Oracle and SAP, longtime competitors in selling databases, middleware and enterprise applications, nonetheless play nice together when it comes to engineering solutions for shared customers. After all, thousands of IT shops worldwide use one or more of each company’s products, so naturally, the common goal is to make customers happy.
With this as background, Oracle announced July 23 that its year-old in-memory database has been certified by SAP for use with SAP packages based on the SAP NetWeaver 7.x platform. So, users won’t have to shell out $600,000 or more for an SAP HANA in-memory database if they already have Oracle’s.
As a result, customers now can use SAP applications alongside Oracle Database In-Memory to perform real-time data analytics to go with real-time transaction processing on their existing applications.
In some ways, this isn’t all that newsy, because the July 23 announcement is only the latest co-operative deal in the longstanding collaboration between the two companies, Andy Mendelsohn, executive vice president of database server technology at Oracle, told eWEEK. Earlier this year, SAP certified Oracle Database 12c, Oracle Exadata Database Machine X5-2 and Oracle Exalogic Elastic Cloud X5-2 for use with SAP solutions.
As much as Oracle and SAP like to position themselves as marketplace enemies, there are plenty of quieter, friendlier engineering encounters on the sites of common customers about which few people hear.
“Oracle and SAP have been collaborating on the engineering basis for many years to make sure that the latest and greatest Oracle database IT is available to SAP applications customers,” Mendelsohn said.

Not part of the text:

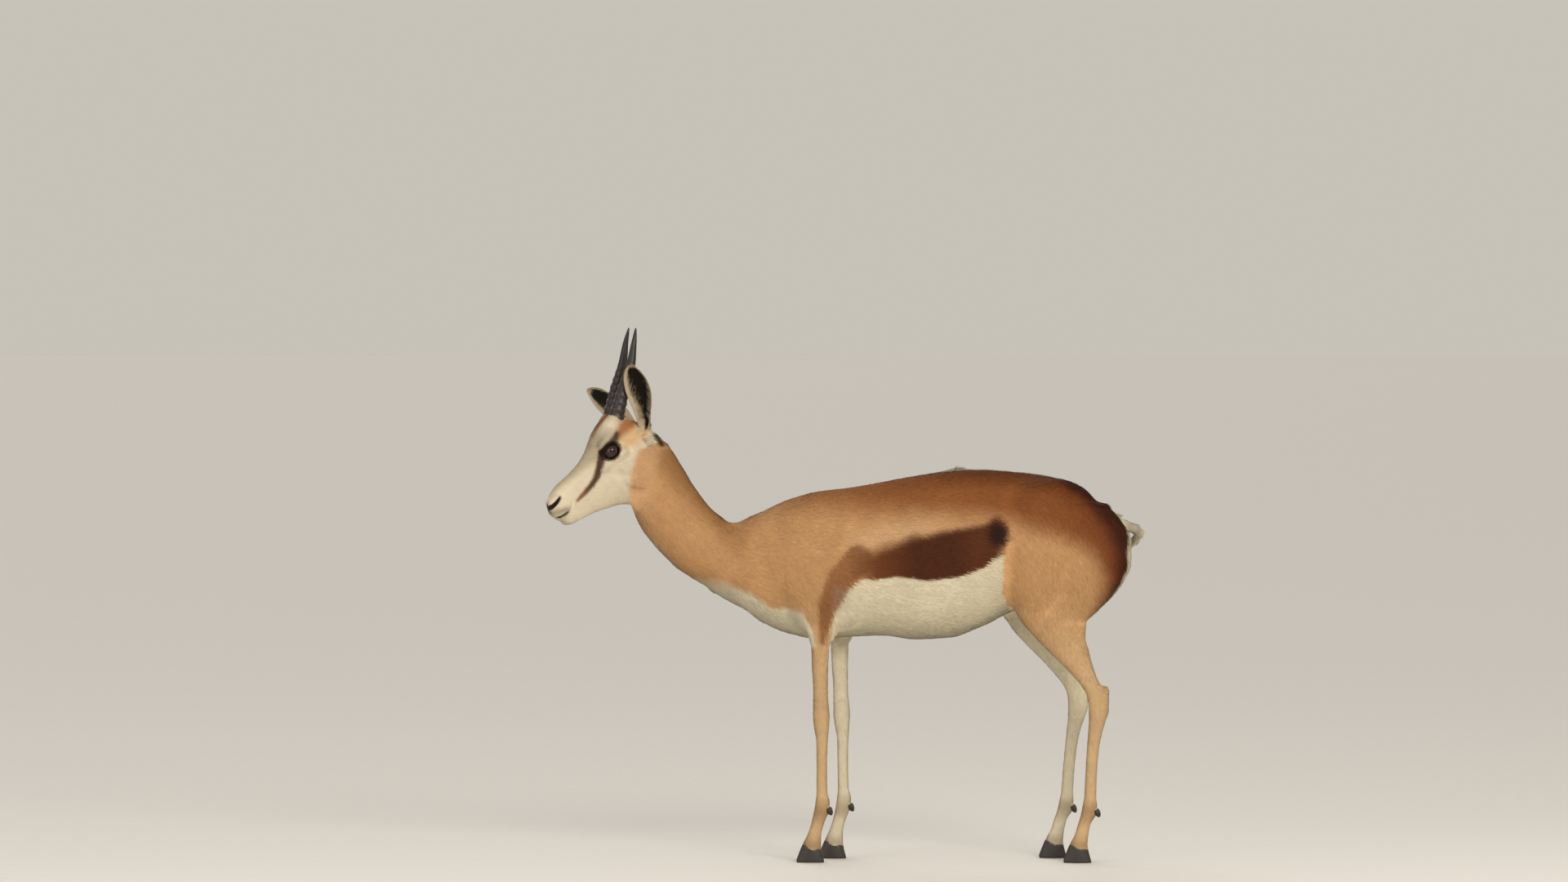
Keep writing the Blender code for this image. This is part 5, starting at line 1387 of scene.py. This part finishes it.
def spikes(roots, way, bend, length, width, flat):
    """Curved tapered hairs of four sides, each bending toward the bend, flattened across the flat direction."""
    t = np.linspace(0, 1, WISP_STATIONS)[None, :, None]
    path = roots[:, None, :] + (way[:, None, :] * t + bend[:, None, :] * t**2) * length[:, None, None]
    along = np.gradient(path, axis=1)
    along /= np.linalg.norm(along, axis=2)[:, :, None]
    first = np.cross(along, flat[:, None, :])
    first /= np.linalg.norm(first, axis=2)[:, :, None]
    second = np.cross(along, first)
    size = (width[:, None, None] / 2) * (1 - t) ** 0.7 + 0.03 * MM
    sides = [first * size, second * size * 0.5, -first * size, -second * size * 0.5]
    rings = np.stack([path + offset for offset in sides], axis=2)
    count, stations = rings.shape[:2]
    points = rings.reshape(-1, 3)
    ring = np.arange(stations - 1)[:, None] * 4
    step = np.arange(4)[None, :]
    after = (step + 1) % 4
    a, b, c, d = (v.ravel() for v in (ring + step, ring + after, ring + 4 + after, ring + 4 + step))
    one = np.concatenate([np.column_stack([a, b, c]), np.column_stack([a, c, d])])
    last = (stations - 1) * 4
    caps = np.array([[0, 2, 1], [0, 3, 2], [last, last + 1, last + 2], [last, last + 2, last + 3]])
    one = np.concatenate([one, caps])
    faces = (np.arange(count)[:, None, None] * stations * 4 + one[None]).reshape(-1, 3)
    return points, faces


def hair_mesh(name, points, faces, tint, patch):
    """A mesh of hairs, each in its own colour and with its own small patch of the piece's bake map."""
    mesh = mesh_from(name, points, faces)
    corner = np.arange(WISP_STATIONS * 4)
    paint_mesh(mesh, np.repeat(np.clip(tint, 0, 1), len(corner), axis=0))
    bake_map(mesh, np.column_stack([corner % 4 - 1.5, 3 * (corner // 4) / (WISP_STATIONS - 1) - 1.5]), patch)
    return mesh


for side, word in ((1, "left"), (-1, "right")):
    draw = np.random.default_rng(31 + side)
    root, way, facing, aside = ear_axes(side)
    t = draw.uniform(0.16, 0.92, EAR_WISPS)
    edge = np.where(draw.random(EAR_WISPS) < 0.6, -1, 1)
    u = edge * draw.triangular(0.25, 0.84, 0.9, EAR_WISPS)
    half, deep, thick, open_share, bend_at = ear_form(t)
    bow = 1 - np.abs(u) ** EAR_BOW
    front = -deep * bow + thick * (0.55 + 0.45 * bow) + bend_at
    spots = root + (t * EAR_LENGTH)[:, None] * way + (u * half)[:, None] * aside + (front - 0.4 * MM)[:, None] * facing
    lean = way[None] * 0.9 - aside[None] * (np.sign(u) * 0.42)[:, None] + facing[None] * 0.16
    lean = lean + draw.normal(0, 0.12, (EAR_WISPS, 3))
    lean /= np.linalg.norm(lean, axis=1)[:, None]
    curl = np.tile(-0.18 * facing, (EAR_WISPS, 1)) + draw.normal(0, 0.06, (EAR_WISPS, 3))
    size = WISP_LENGTH * draw.uniform(0.5, 1.1, EAR_WISPS) * MM * (1.05 - 0.5 * t)
    width = draw.uniform(0.45, 0.8, EAR_WISPS) * MM
    hair, faces = spikes(spots, lean, curl, size, width, np.tile(facing, (EAR_WISPS, 1)))
    pale = step_up(np.abs(u), 0.3, 0.85)[:, None] * draw.uniform(0.55, 1.0, EAR_WISPS)[:, None]
    tint = linear("4A4037") + (EAR_RIM - linear("4A4037")) * pale
    wisps = put(hair_mesh("ear_hair_" + word, hair, faces, tint, (t, 0.5 + u / 2)), "ear_hair_" + word)
    wisps.data.materials.append(springbok_hair)
    settle(wisps, "white_coat")


# Eyes. A springbok's eye is dark brown and stands a little out of the head, its pupil a level bar, its cornea wet.
EYE_RINGS = 72
EYE_SIDES = 96
CORNEA_BULGE = 0.045
PUPIL_HALF = (5.4, 2.5)
IRIS_RADIUS = 11.6
eye_dark = linear("1A0E08")
eye_brown = linear("2A150B")
eye_amber = linear("432410")

wet_eye, tree, shader = material("wet_eye", 0.5, Coat_Weight=1.0, Coat_Roughness=0.03, Coat_IOR=1.376, IOR=1.2)
tint = node(tree, "ShaderNodeAttribute", {"attribute_name": "coat_colour"}).outputs["Color"]
tree.links.new(tint, shader.inputs["Base Color"])
for side, word in ((1, "left"), (-1, "right")):
    along, aside, crown = EYE_PLACE
    centre = head_to_world((along, side * aside, crown))
    pole = HEAD_LEFT * side
    level_way = np.cross(UPWARD, pole)
    level_way /= np.linalg.norm(level_way)
    rise_way = np.cross(pole, level_way)
    tilt = np.linspace(0.01, math.pi - 0.01, EYE_RINGS)[:, None]
    turn = (np.arange(EYE_SIDES) * 2 * math.pi / EYE_SIDES)[None, :]
    radius = EYE_RADIUS * (1 + CORNEA_BULGE * np.exp(-((tilt / 0.62) ** 4)))
    h, v = np.sin(tilt) * np.cos(turn), np.sin(tilt) * np.sin(turn)
    out = np.cos(tilt) * np.ones_like(turn)
    ball = centre + radius[..., None] * (
        h[..., None] * level_way + v[..., None] * rise_way + out[..., None] * pole
    )
    points, faces = closed_tube(ball)
    offset = (points - centre) / MM
    across, up = offset @ level_way, offset @ rise_way
    from_middle = np.hypot(across, up)
    fibre = 0.5 + 0.5 * np.sin(np.arctan2(up, across) * 46 + 2.2 * np.sin(np.arctan2(up, across) * 7))
    tint = eye_brown + (eye_amber - eye_brown) * (fibre * 0.6 * step_up(from_middle, 3, 9))[:, None]
    limbus = step_up(from_middle, IRIS_RADIUS - 2.2, IRIS_RADIUS)[:, None]
    tint = tint + (eye_dark - tint) * limbus
    slit = (np.abs(across / PUPIL_HALF[0]) ** 3 + np.abs(up / PUPIL_HALF[1]) ** 2.4)[:, None]
    tint = tint + (linear("020202") - tint) * (1 - step_up(slit, 0.8, 1.25))
    mesh = mesh_from("eyeball_" + word, points, faces)
    paint_mesh(mesh, tint)
    mesh.materials.append(wet_eye)
    settle(put(mesh, "eyeball_" + word), "dark_eye", "eye_" + word)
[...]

Oracle Database In-Memory debuted a year ago. In its first year, sales have been nearly triple that of all new Oracle Database 11g options combined during their first year, Mendelsohn said.
Oracle Database In-Memory implements a dual-format architecture that delivers fast analytics together with high-performance online transaction processing (OLTP), Mendelsohn said. It processes data at a rate of billions of rows per second rather than millions and allows analytics to run directly in OLTP databases, further reducing delays and improving accuracy, Mendelsohn said.
Oracle Database In-Memory is easily deployed under any existing application that is compatible with the Oracle Database. No application changes are required, Mendelsohn said.